[lbo-talk] Early Soviet fairytales

Wojtek S wsoko52 at gmail.com
Mon Sep 30 04:41:15 PDT 2013


Joanna: "It seems like one of the big differences between the working class today and that of the thirties is that in the thirties they were actually interested in learning, in reading....even in the absence of credentials. The commies put out editions of classics that could fit in a worker's pocket, and the Tillie Olsens and David Grabers of this world grew up with a family engaged in reading/learning/conversation/agitation. And it was about learning....consciousness... Where did all that go?"

[WS:] Definitely true. I think it had something to do with union/party membership, because not every proletarian was that way. And it was not just in the USSR. Case in point - several years ago I was on an Amtrak train en route to Harrisburg, PA - there were not that many passengers, so the conductor engaged in a chat with me. He was an old union guy - not only expressing the qualities that you mention but also bemoaning the generation of new workers, including his own son who was a truck driver, for their individualism and anti-unionism.

You need working class institutions to maintain working class consciousness. Individuals simply won't do it on their own.

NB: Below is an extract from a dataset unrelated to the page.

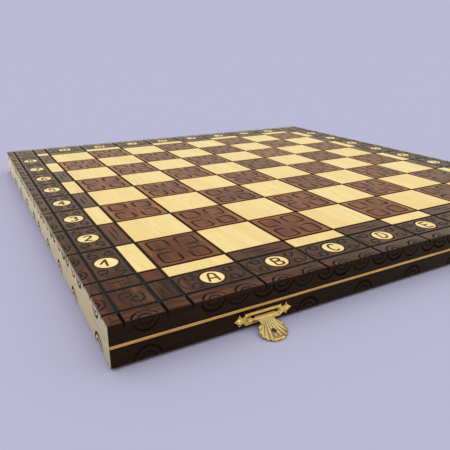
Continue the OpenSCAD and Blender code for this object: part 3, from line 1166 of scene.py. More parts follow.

While we are at that, this summer I went though some family records and I found papers left by my grandfather. The old man was in St. Petersburg in 1917 playing some (minor I suppose) role in the Bolshevik party for which he later received a medal. He was a card carrying dues paying member of the Communist Party almost to his death - the dues stop a few months before his death.

-- Wojtek

"An anarchist is a neoliberal without money."